● **Given instruction**
Consider the listing below. Extract exactly the lines from the line containing "Reconstruct the object" to the line containing "inlay_sink = 0.05; // [0:0.01:0.2]", both included.

---+---

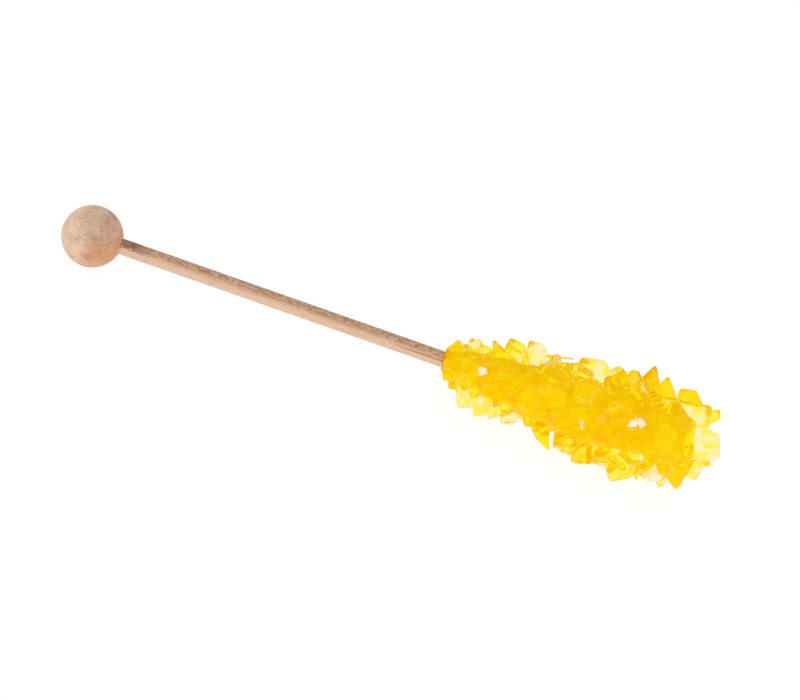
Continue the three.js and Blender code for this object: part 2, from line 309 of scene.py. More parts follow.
class RockCandyColours(bpy.types.PropertyGroup):
    sugar_clear: bpy.props.FloatVectorProperty(
        name="Clear sugar",
        description="What the clearest crystals tint light",
        default=linear("fff3ec"),
        subtype="COLOR",
    )
    sugar_deep: bpy.props.FloatVectorProperty(
        name="Deep sugar",
        description="What the yellowest crystals tint light",
        default=linear("ffe81c"),
        subtype="COLOR",
    )
    sugar_amber: bpy.props.FloatVectorProperty(
        name="Amber sugar",
        description="What the most deeply dyed crystals of the rim tint light",
        default=linear("fcc910"),
        subtype="COLOR",
    )
    frost_white: bpy.props.FloatVectorProperty(
        name="White frosting",
        description="The fine sugar on the whitest crystals",
        default=linear("fffdf8"),
        subtype="COLOR",
    )
    frost_yellow: bpy.props.FloatVectorProperty(
        name="Yellow frosting",
        description="The fine sugar on the other frosted crystals",
        default=linear("fff8a2"),
        subtype="COLOR",
    )
    core_pale: bpy.props.FloatVectorProperty(
        name="Core, pale",
        description="The paler clouds in the dense sugar inside",
        default=linear("fdf886"),
        subtype="COLOR",
    )
    core_deep: bpy.props.FloatVectorProperty(
        name="Core, deep",
        description="The deeper clouds in the dense sugar inside",
        default=linear("fde631"),
        subtype="COLOR",
    )
    # Painted light and shade on the ball: the wood lit on its side away from the dowel and below,
    # and shaded on top.
    beech_painted_light_side: bpy.props.FloatVectorProperty(
        name="Beech, pale side",
        description="The ball's wood away from the dowel",
        default=linear("e8cab0"),
        subtype="COLOR",
    )
    beech_painted_shade_top: bpy.props.FloatVectorProperty(
        name="Beech, top",
        description="The ball's wood on top",
        default=linear("be9a80"),
        subtype="COLOR",
    )
    beech_painted_light_low: bpy.props.FloatVectorProperty(
        name="Beech, low",
        description="The ball's wood below",
        default=linear("d8a478"),
        subtype="COLOR",
    )
    # Painted light and shade on the dowel: the wood lit on its lower front side, and shaded on top.
    birch_painted_light: bpy.props.FloatVectorProperty(
        name="Birch, pale",
        description="The dowel's paler wood",
        default=linear("e4c1a5"),
        subtype="COLOR",
    )
    birch_painted_shade: bpy.props.FloatVectorProperty(
        name="Birch, dark",
        description="The dowel's darker wood",
        default=linear("cda688"),
        subtype="COLOR",
    )


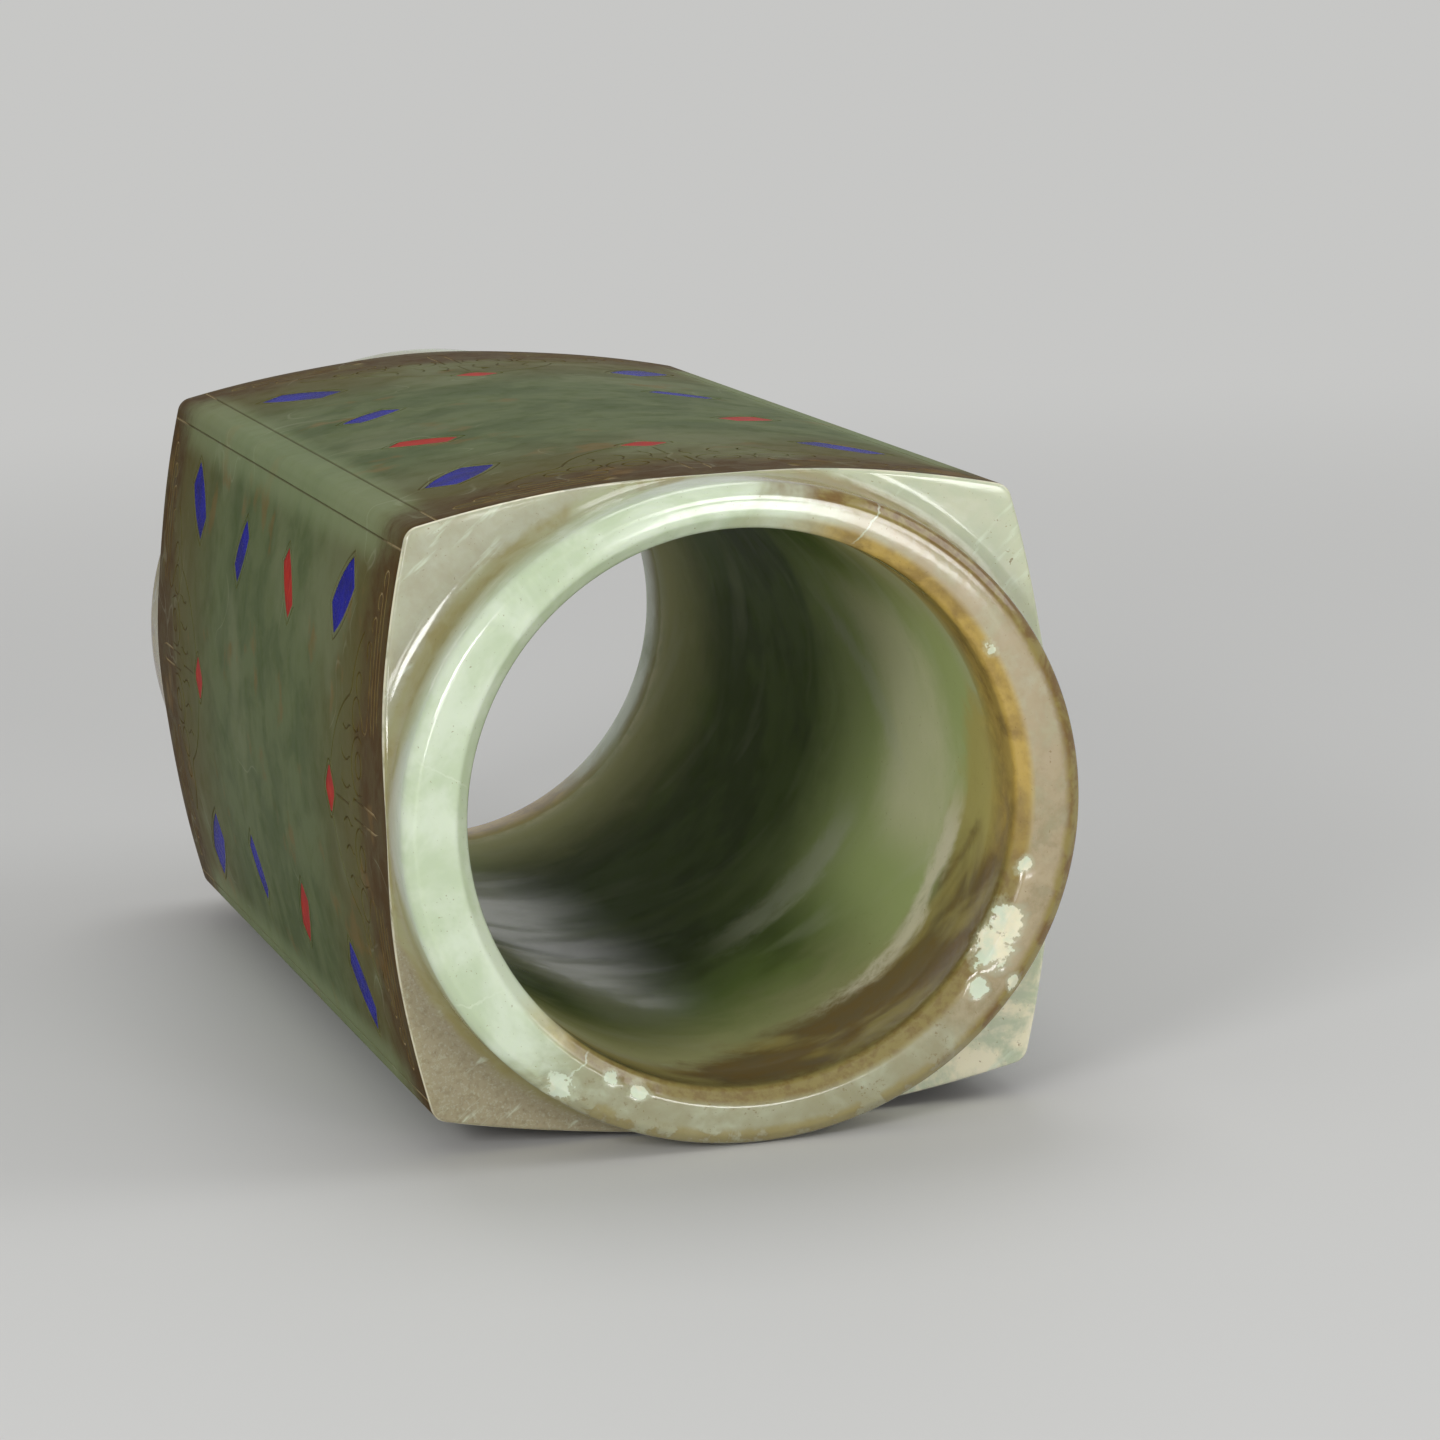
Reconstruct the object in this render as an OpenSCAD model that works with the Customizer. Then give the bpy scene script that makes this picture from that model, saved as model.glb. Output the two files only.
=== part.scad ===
// Jade cong: a square tube with bulged faces, an oval collar at each end and a bore right through.
// Millimetres. It lies on its lower face: the bore runs along Y, and +Z is up.
// The near end is towards -Y. The origin is on the ground, under the middle of the tube.

/* [Shaft] */
// Width across the two side faces, at mid height
body_w = 69.8; // [67:0.2:80]
// Height across the upper and lower faces, at mid width
body_h = 66.6; // [64:0.2:78]
// Length of the square shaft, from shoulder to shoulder
shaft_l = 129; // [110:1:200]
// How far the two side faces swell out at mid height, beyond the corners
side_bulge = 3.9; // [2:0.1:5.5]
// How far the upper and lower faces swell out at mid width
top_bulge = 3.6; // [2:0.1:5.5]
// Radius of the four long corners
corner_r = 1.8; // [1:0.1:3]
// Bevel around the ends of the shaft, where the faces meet the shoulders
arris_bevel = 0.4; // [0.2:0.05:0.8]

/* [Collars] */
// How far a collar stands out of its shoulders
collar_h = 9.5; // [6:0.5:16]
// Radius of the hollow fillet at the foot of a collar
collar_fillet = 3; // [1:0.1:4]
// Bevel around a collar's outer rim
collar_bevel = 1.1; // [0.5:0.1:2]
// How far a collar's wall stands back from the middles of the four faces
collar_inset = 0.15; // [0.1:0.05:1]

/* [Bore] */
// Thickness of the collars' wall where it is thinnest, above the bore
thin_wall = 4.65; // [3.5:0.05:10]
// How far the bore's axis lies above the middle of the tube
bore_lift = 0.5; // [0:0.1:1]
// Bevel around each mouth of the bore
lip_bevel = 1.5; // [0.5:0.1:2]

/* [Inlays] */
// Depth of the pockets, from the face down to their flat floor
pocket_depth = 1.3; // [0.8:0.1:2]
// Clearance between an inlay and its pocket's wall, filled by the cement
cement_gap = 0.08; // [0.04:0.01:0.15]
// How far an inlay's polished top lies below the face
inlay_sink = 0.05; // [0:0.01:0.2]

/* [Eyes] */
// Length of the slanted lapis eyes
eye_l = 9.4; // [6:0.1:11]
// Width of the eyes
eye_w = 4.8; // [3:0.1:6]
// Slant of the eyes, from straight across the face
eye_slant = 53; // [30:1:70]
// Distance of the eyes from the middle line of their face
eye_out = 20.4; // [14:0.1:22]
// Distance of the eyes from the nearer shoulder
eye_in = 23; // [18:0.5:28]

/* [Gems] */
// Length of the coral gems, which lie across the middle line
gem_l = 4.8; // [4:0.1:8]
// Width of the gems
gem_w = 4.2; // [2:0.1:5]
// Distance of the gems from the nearer shoulder
gem_in = 26; // [20:0.5:32]

/* [Leaves] */
// Length of the coral and lapis leaves beside the middle of the shaft
leaf_l = 7.2; // [5:0.1:9]
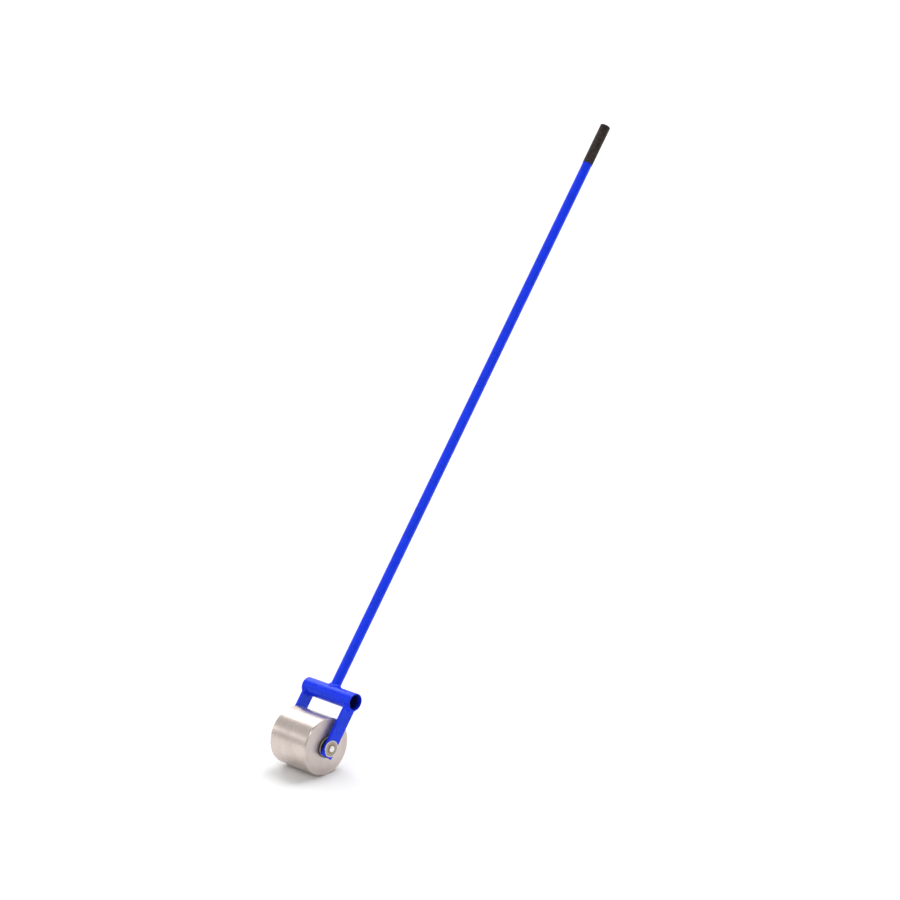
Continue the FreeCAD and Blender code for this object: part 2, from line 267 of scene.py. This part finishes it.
def paint_finish(settings):
    """Sprayed enamel with orange peel and dull specks, with painted shade darkening it inside the
    tube.
    """
    finish = Finish("blue_enamel")
    peel = finish.noise(650.0, 2.0)
    cloud = finish.noise(40.0, 4.0, 0.6)
    sag = finish.noise(60.0, 4.0)
    specks = finish.step(finish.noise(900.0, 1.0), 0.66, 0.74)
    scuffs = finish.step(finish.noise(260.0, 5.0, 0.7), 0.58, 0.7)
    tone = finish.between(finish.step(cloud, 0.3, 0.7), shaded(settings.paint, 0.88),
                          shaded(settings.paint, 1.08))
    scuffed = finish.between(scuffs * 0.18, tone, shaded(settings.paint, 0.6))
    speckled = finish.between(specks * 0.3, scuffed, shaded(settings.paint, 0.45))
    # Painted shade: deep in the cross tube the enamel darkens to near-black navy, from 1 mm to 20
    # mm in, and turns rougher.
    inside = 1 - finish.step(finish.from_line(CROSS_CENTRE), BORE_RADIUS, BORE_RADIUS + 0.2 * MM)
    depth = CROSS_HALF - abs(finish.along)
    bore_shade = inside * finish.step(depth + sag * (6 * MM), 1 * MM, 20 * MM)
    colour = finish.between(bore_shade, speckled, (*settings.bore_shade_colour, 1.0))
    roughness = 0.24 + cloud * 0.08 + scuffs * 0.16 + specks * 0.2 + bore_shade * 0.3
    normal = finish.bump(peel * 0.8 + sag, 0.16 * MM, 0.4)
    return finish.shade({"Base Color": colour, "Roughness": roughness, "Normal": normal,
                         "IOR": 1.38, "Specular Tint": (0.2, 0.85, 1.0, 1.0)})


def turned_steel(name, colour, half_width, per_metre, rough, stain):
    """Steel off the lathe: rings round the rim and on the faces, with oil stains and spots."""
    finish = Finish(name)
    on_face = abs(finish.along).over(half_width)
    station = on_face * finish.from_line(AXLE) + (1 - on_face) * finish.along
    rings = finish.lines(station, per_metre)
    passes = finish.lines(station, per_metre * 0.04, 2.0)
    cloud = finish.noise(22.0, 5.0, 0.6)
    spots = finish.step(finish.noise(240.0, 3.0), 0.64, 0.72)
    tone = finish.between(rings * 0.5 + passes * 0.5, shaded(colour, 0.84), shaded(colour, 1.14))
    stained = finish.between(finish.step(cloud, 0.4, 0.7) * stain, tone, shaded(colour, 0.72))
    dotted = finish.between(spots * 0.35 * stain, stained, shaded(colour, 0.45))
    roughness = rough + on_face * 0.16 + rings * 0.06 + cloud * 0.16 + spots * 0.04
    normal = finish.bump(rings + passes * 0.5, 0.02 * MM, 0.5)
    return finish.shade({"Base Color": dotted, "Metallic": 0.92, "Roughness": roughness,
                         "Normal": normal})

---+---

● **Solution to this task**
Reconstruct the object in this render as an OpenSCAD model that works with the Customizer. Then give the bpy scene script that makes this picture from that model, saved as model.glb. Output the two files only.
=== part.scad ===
// Jade cong: a square tube with bulged faces, an oval collar at each end and a bore right through.
// Millimetres. It lies on its lower face: the bore runs along Y, and +Z is up.
// The near end is towards -Y. The origin is on the ground, under the middle of the tube.

/* [Shaft] */
// Width across the two side faces, at mid height
body_w = 69.8; // [67:0.2:80]
// Height across the upper and lower faces, at mid width
body_h = 66.6; // [64:0.2:78]
// Length of the square shaft, from shoulder to shoulder
shaft_l = 129; // [110:1:200]
// How far the two side faces swell out at mid height, beyond the corners
side_bulge = 3.9; // [2:0.1:5.5]
// How far the upper and lower faces swell out at mid width
top_bulge = 3.6; // [2:0.1:5.5]
// Radius of the four long corners
corner_r = 1.8; // [1:0.1:3]
// Bevel around the ends of the shaft, where the faces meet the shoulders
arris_bevel = 0.4; // [0.2:0.05:0.8]

/* [Collars] */
// How far a collar stands out of its shoulders
collar_h = 9.5; // [6:0.5:16]
// Radius of the hollow fillet at the foot of a collar
collar_fillet = 3; // [1:0.1:4]
// Bevel around a collar's outer rim
collar_bevel = 1.1; // [0.5:0.1:2]
// How far a collar's wall stands back from the middles of the four faces
collar_inset = 0.15; // [0.1:0.05:1]

/* [Bore] */
// Thickness of the collars' wall where it is thinnest, above the bore
thin_wall = 4.65; // [3.5:0.05:10]
// How far the bore's axis lies above the middle of the tube
bore_lift = 0.5; // [0:0.1:1]
// Bevel around each mouth of the bore
lip_bevel = 1.5; // [0.5:0.1:2]

/* [Inlays] */
// Depth of the pockets, from the face down to their flat floor
pocket_depth = 1.3; // [0.8:0.1:2]
// Clearance between an inlay and its pocket's wall, filled by the cement
cement_gap = 0.08; // [0.04:0.01:0.15]
// How far an inlay's polished top lies below the face
inlay_sink = 0.05; // [0:0.01:0.2]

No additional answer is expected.